STORIE
Il suo primo violino a 10 anni: Daniele lascia la Sicilia per diventare direttore d'orchestra
Fa il musicista di professione da quando aveva 18 anni. Oggi, a soli 26 anni, studia direzione di orchestra a Detmold, in Germania. Vi raccontiamo la storia di Daniele
Daniele Costa
I concerti dell’orchestra sinfonica sono stati un appuntamento regolare per la famiglia. Daniele a 6-7 anni cominciava a studiare pianoforte, a dodici entrava in conservatorio e a venti iniziava a suonare il violino.
Dall’età di 17-18 anni Daniele fa il musicista di professione: ha suonato da solista a Roma e Varsavia, poi in quartetto e orchestra presso i teatri antichi di Taormina e Siracusa. Oggi, all’età di 26 anni, studia direzione di orchestra.
«Mi piace l’idea di organizzare la bellezza» spiega. L’incontro con Daniele avviene al Gammazita, in piazza Federico di Svevia, a Catania. Di fronte al Castello Ursino è tempo di carnevale sociale: pirati e bambini danzano in tondo mentre Zeina serve i suoi piatti senegalesi.
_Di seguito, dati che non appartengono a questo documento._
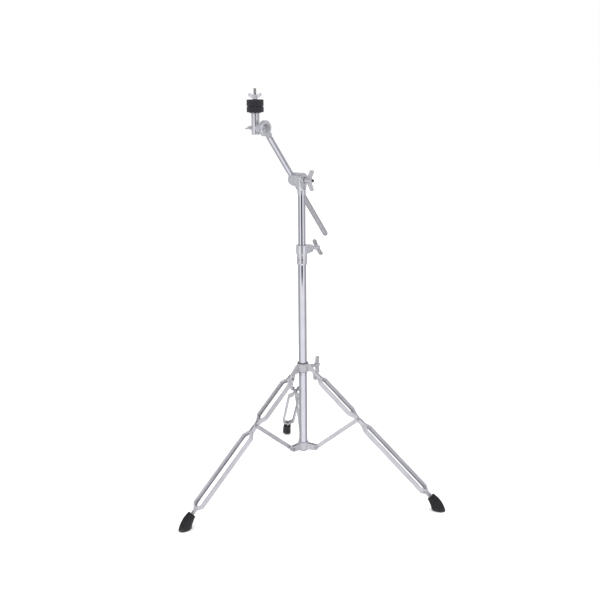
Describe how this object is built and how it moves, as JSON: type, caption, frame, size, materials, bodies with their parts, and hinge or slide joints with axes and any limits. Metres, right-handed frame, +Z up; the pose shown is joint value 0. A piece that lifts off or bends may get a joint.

Porta con sé la leggerezza di chi torna a casa. Fisico asciutto, barbetta, occhiali e sguardo mite. È dubbioso rispetto all’intervista, e sorpreso: «Mi sembra di correre un po’ troppo, ho ancora da imparare».
Rassicurato da una promessa di sobrietà nello scrivere, continua a raccontare del proprio vissuto musicale e consegna un altro ricordo: «A dieci anni vidi in televisione i Wiener Philharmoniker (l’orchestra filarmonica di Vienna) e chiesi ai miei genitori il mio primo violino. Ma già con il pianoforte mi era chiaro che volevo fare il musicista di professione. Però volevo suonare in orchestra, con gli altri. La musica è un momento sociale, di condivisione.
La vita solitaria del pianista classico non faceva per me». In conservatorio, studiando violino, matura un nuovo proposito: «In classe, suonando in quartetto, ho compreso il senso del concertare. Così è iniziato il mio interesse per la direzione».
Nel frattempo, dopo la laurea in lettere moderne, cercava nuovi stimoli. Ha ricevuto tanto dai suoi maestri catanesi, ma per studiare direzione doveva lasciare la Sicilia. A Saluzzo (Cuneo) ha frequentato per tre anni la Scuola Apm, Alto perfezionamento musicale, e le lezioni di Donato Renzetti, «il maestro di tutti i maestri», fino al diploma.
Infine la Germania. Da qualche mese Daniele studia direzione di orchestra all’università di Detmold (nella Repubblica federale, spiega, i conservatori sono facoltà universitarie). Non credeva che avrebbe lasciato la Sicilia, in un primo momento, né l’Italia.
«In Germania ho scoperto una nuova prospettiva per la musica lirica» racconta nel mezzo della festa. «È opinione diffusa che il nostro paese sia la patria della lirica e la Germania quella della musica sinfonica. Per me è stato il contrario. Adesso che ho approfondito il genere lirico, comprendo la complessità di drammaturgia e lirica, l’interazione tra testo e note, due elementi che non sempre coincidono. A volte – e su questo sto lavorando tantissimo – la musica può smentire quello che accade in scena».
Cosa vuol dire dirigere un’orchestra, cosa si prova o, perlomeno, come lo intende un giovane direttore?
«Per me, e non soltanto per me ma in molte parti del mondo, il ruolo del direttore è quello di coordinare e permettere ai musicisti di esprimersi. Tutto parte dall’ascolto. Non si tratta di dire alle persone cosa devono fare, ma di permettere all’orchestra di raggiungere il massimo potenziale».
Daniele s’ispira a un’idea moderna e antiautoritaria della direzione: «Il direttore deve avere carisma, autorevolezza ma non autoritarismo, non deve imporre la sua visione. Il direttore di orchestra è il garante del rispetto della partitura». E aggiunge: «S’impara di più a stare sul podio che in qualunque altro contesto musicale». Prima ancora di partire per Detmold, Daniele si era misurato con l’esperienza della direzione nei teatri siciliani e piemontesi.
«Quando sei alle prime armi sei sopraffatto dalla mole del suono. Poi hai l’impressione di poter gestire quel che sta avvenendo: è lì che avviene la magia. E non parlo solo del suono, ma della gestualità. La direzione è una conversazione tra la mia gestualità e quella dei musicisti. Non c’è un linguaggio codificato nel modo di dirigere un’orchestra. Devi capire quando gestire e quando no. Una delle cose che mi piace di più è questo dialogo effimero ma estremamente significativo tra te e i musicisti, una comunicazione senza il bisogno di parole che è il fare musica insieme».